Chrysler and his marketing team dubbed the repaired cars the "Good Maxwell" in an advertising campaign aimed at distinguishing them from the junk the company had been selling.
"Chrysler later said every time he heard the words 'good Maxwell,' he wanted to gag," says Barry Dressel, director of the Walter Chrysler Museum in Auburn Hills, Mich. The phrase "good Maxwell" implied there had been a "bad Maxwell."
Dealers accepted the repaired cars and managed to sell them. The Maxwell was spared. But it didn't take long for Chrysler's first car, the Chrysler Six, to eclipse Maxwell, which died after the 1925 model year.
In his 2003 book, Riding the Roller Coaster - A History of the Chrysler Corporation, Charles Hyde wrote that "the network of dealerships selling the Chrysler brand quickly grew from 2,000 outlets in fall 1924 to 3,800 a year later, but despite its sales success, Chrysler Corporation struggled in the late 1920s to expand its dealer network.
"Chrysler placed advertisements in 1926-28 appealing to businessmen, especially those operating a franchise for other car companies, to consider becoming a Chrysler dealer," Hyde wrote. "These efforts notwithstanding, growth was slow; by early 1928, 4,600 dealers were selling Chryslers."
The year 1928 would change everything. That was when Chrysler would swallow a larger company: Dodge.
The Dodge brothers
A periodical of the era described brothers John and Horace Dodge as the "two best mechanics in Michigan." They built a reputation for making well-engineered cars that offered great value for the money.
The Dodges entered the industry in 1903 as machinists who supplied engines, transmissions and axles to Henry Ford. In 1914, they began making their own cars.
The brothers enjoyed soaring success, going from 17,858 units sold in 1915 to 145,389 in 1920.
The brothers' talents were complementary. John Dodge negotiated contracts, managed finances and directed marketing, sales and advertising. Horace Dodge was "a mechanical genius who designed the products the Dodge Brothers manufactured and many of the machines used in their operations," Hyde wrote.
The brothers provided their employees the industry's best working conditions. Forge and foundry workers even got cold beer and sandwiches on summer afternoons. The vehicles the brothers made at the Dodge Main plant in Hamtramck, Mich., were noted for their reliability.
But misfortune befell the Dodges. In January 1920, both brothers caught the flu while attending the National Automobile Show in New York. John Dodge died Jan. 14 with his brother at his side. Horace Dodge initially recovered but, weakened physically by the illness and psychologically by his brother's death, died later that year.

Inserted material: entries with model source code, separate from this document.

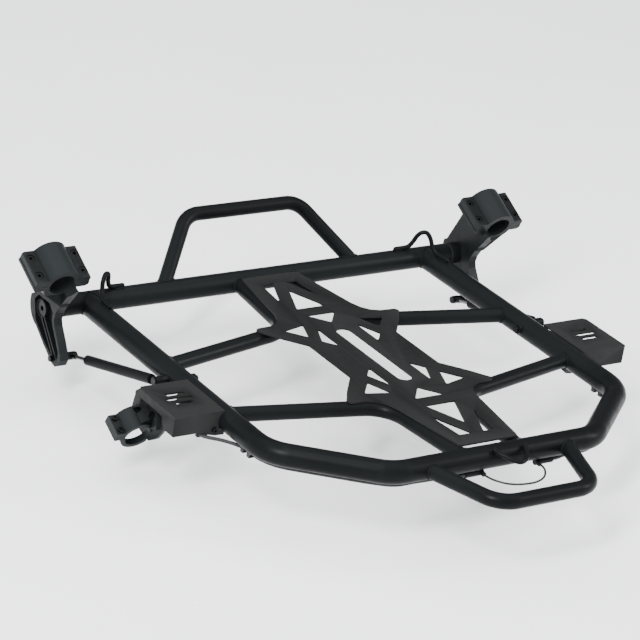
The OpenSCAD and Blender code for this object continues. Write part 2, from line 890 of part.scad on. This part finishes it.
// Elbow guides under the front tube, one at each end of the loop
module cable_guides() {
    color(cast) translate([loop_mid_x, 0, 0]) both() difference() {
        union() {
            x_rod(52, 86, [-692, guide_z], 5.5);
            y_rod(-702, -692, [loop_mid_x + 26, guide_z], 4);
        }
        y_rod(-703, -691, [loop_mid_x + 26, guide_z], 2.2);
    }
}

// Housing from a guide, under the tubes, to its latch
housing_z = -frame_r - 3.1;
left_housing_points = [
    [-56.6, -692, guide_z], [-75, -692, guide_z], [-110, -691, -23], [-150, -690, housing_z],
    [-190, -688, housing_z], [-225, -667, housing_z], [-262, -637, housing_z],
    [-300, -606, housing_z], [-332, -577, housing_z], [-347, -548, housing_z],
    [-350, -520, housing_z], [-355, -494, -23], [-372, -474, -21.5], [-390, -461, -20],
    [-396, -452, -20], [-396, -446.1, -20],
];
right_housing_points = concat(
    [[115.6, -692, guide_z], [126, -692, guide_z]],
    [for (i = [3 : len(left_housing_points) - 1])
        [-left_housing_points[i][0], left_housing_points[i][1], left_housing_points[i][2]]]
);

module cable_housing_left() {
    color(nylon) swept(spline(left_housing_points, 2), 3, 8, [0, 0, 1]);
}

module cable_housing_right() {
    color(nylon) swept(spline(right_housing_points, 2), 3, 8, [0, 0, 1]);
}

// Clips that hold the housings under the rails
module cable_clips() {
    color(nylon) both() for (y = [-510, -528]) difference() {
        translate([rail_x - 6, y - 4, housing_z - 4.5]) cube([14, 8, 9.5]);
        translate([rail_x - 5, y - 5, housing_z - 3.4]) cube([12, 10, 6.8]);
        y_rod(y - 5, y + 5, [rail_x, 0], frame_r + seat);
    }
}

// Inner wires between the housings' ends and the hooks' lugs
module cable_ends() {
    color(bright_steel) both() {
        y_rod(-445, -416, [396, -20], 0.9);
        y_rod(-416.5, -412.2, [396, -20], 2.6);
    }
}

// ---------------------------------------------------------------- nodes

left() hinge_arm();  // hinge_arm_left
hinge_arm();  // hinge_arm_right
left() clamp_cap();  // clamp_cap_left
clamp_cap();  // clamp_cap_right
clamp_screws();
hinge_bushes();
stud_nuts();
left() latch_clamp();  // latch_clamp_left
latch_clamp();  // latch_clamp_right
left() latch_strap();  // latch_strap_left
latch_strap();  // latch_strap_right
latch_clamp_screws();
left() striker_plate();  // striker_plate_left
striker_plate();  // striker_plate_right
left() striker_pin();  // striker_pin_left
striker_pin();  // striker_pin_right
striker_screws();
back_tube();
left() rail();  // rail_left
rail();  // rail_right
front_tube();
rear_hoop();
front_handle();
color(powder) left() brace();  // brace_back_left
color(powder) brace();  // brace_back_right
color(powder) left() front_brace();  // brace_front_left
color(powder) front_brace();  // brace_front_right
centre_plate();
left() corner_hook();  // corner_hook_left
corner_hook();  // corner_hook_right
front_tie_loop();
tube_plugs();
pivot_bolts();
left() latch_box();  // latch_box_left
latch_box();  // latch_box_right
box_screws();
left() latch_bracket();  // latch_bracket_left
latch_bracket();  // latch_bracket_right
hook_pins();
hook_springs();
cable_guides();
cable_housing_left();
cable_housing_right();
cable_clips();
rail_studs();
rail_nuts();
left() latch_hook();  // latch_hook_left
latch_hook();  // latch_hook_right
release_loop();
cable_ends();
left() strut_barrel();  // strut_barrel_left
strut_barrel();  // strut_barrel_right
left() strut_rod();  // strut_rod_left
strut_rod();  // strut_rod_right
left() strut_socket();  // strut_socket_left
strut_socket();  // strut_socket_right
left() strut_stud();  // strut_stud_left
strut_stud();  // strut_stud_right
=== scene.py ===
"""The looks of a tilting rear cargo rack: satin black powder coat, welds, cables and fasteners."""
import json
import math

import bmesh
import bpy
from mathutils import Matrix, Vector


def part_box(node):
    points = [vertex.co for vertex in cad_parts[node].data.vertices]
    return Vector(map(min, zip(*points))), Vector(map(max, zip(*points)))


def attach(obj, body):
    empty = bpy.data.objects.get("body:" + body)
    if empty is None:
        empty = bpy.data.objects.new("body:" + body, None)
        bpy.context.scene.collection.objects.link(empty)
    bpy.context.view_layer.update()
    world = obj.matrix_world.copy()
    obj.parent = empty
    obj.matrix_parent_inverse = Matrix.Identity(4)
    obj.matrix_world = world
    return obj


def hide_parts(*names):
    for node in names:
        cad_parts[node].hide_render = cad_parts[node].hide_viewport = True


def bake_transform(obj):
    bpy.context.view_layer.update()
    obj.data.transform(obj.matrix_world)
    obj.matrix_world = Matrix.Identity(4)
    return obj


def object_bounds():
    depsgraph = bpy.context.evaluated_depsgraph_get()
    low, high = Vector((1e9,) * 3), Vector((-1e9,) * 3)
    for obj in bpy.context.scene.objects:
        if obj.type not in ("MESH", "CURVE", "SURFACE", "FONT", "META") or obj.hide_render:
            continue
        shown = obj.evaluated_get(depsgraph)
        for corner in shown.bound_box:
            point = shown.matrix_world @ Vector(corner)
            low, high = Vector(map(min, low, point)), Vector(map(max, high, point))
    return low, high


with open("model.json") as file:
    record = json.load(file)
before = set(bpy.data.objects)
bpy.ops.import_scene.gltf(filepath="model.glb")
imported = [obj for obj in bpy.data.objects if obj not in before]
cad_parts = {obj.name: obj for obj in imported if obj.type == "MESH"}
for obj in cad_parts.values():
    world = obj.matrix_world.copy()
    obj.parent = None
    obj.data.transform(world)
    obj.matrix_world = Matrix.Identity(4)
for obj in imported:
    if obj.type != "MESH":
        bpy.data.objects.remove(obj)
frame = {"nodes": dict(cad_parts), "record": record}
cad_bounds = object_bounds()
MM = 0.001
X = Vector((1, 0, 0))
Y = Vector((0, 1, 0))
SIDES = (("left", -1), ("right", 1))

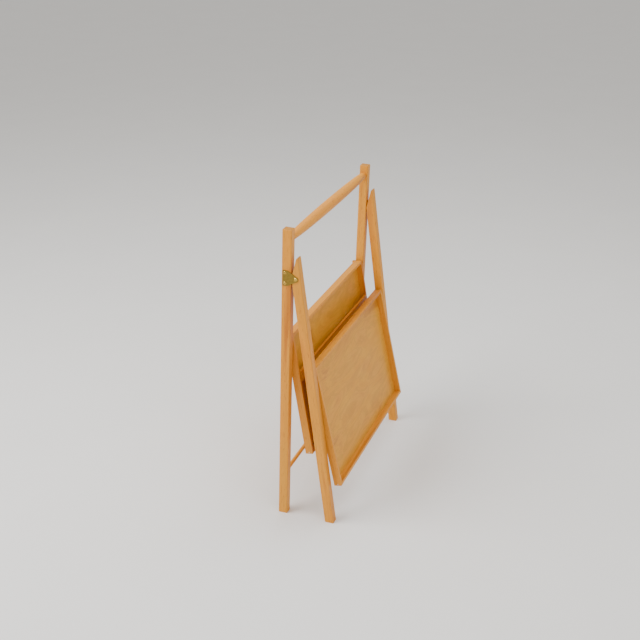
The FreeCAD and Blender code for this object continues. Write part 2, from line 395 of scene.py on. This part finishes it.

The company survived to build cars through the 1920s. But it struggled without the brothers' guiding vision.
Their legacy was the prototype of a modern car business, including a modern factory and distribution system.
"One feature of the Dodge business that appealed to Walter Chrysler was its large, efficient systems of dealers and distributors, generally viewed as one of the best in the industry," Hyde wrote. "To produce the low-priced Plymouth that would compete with Ford and Chevrolet without an extensive dealer system already in place would have been a daunting task."
Chrysler and Dodge each had an estimated 4,600 dealerships in 1928. The merger that year of the two companies created a combined U.S. network of about 9,000 dealerships.
By late 1929, after Plymouth and DeSoto were well-established brands, the combined Chrysler dealer network had about 12,000 outlets in the United States, 2,600 in Canada and 3,800 overseas.
Automotive News summarized the benefits of Chrysler's takeover of Dodge: "It costs much time and money to build a dealer organization, and by this merger Chrysler is taking over a full-fledged and powerful merchandising army."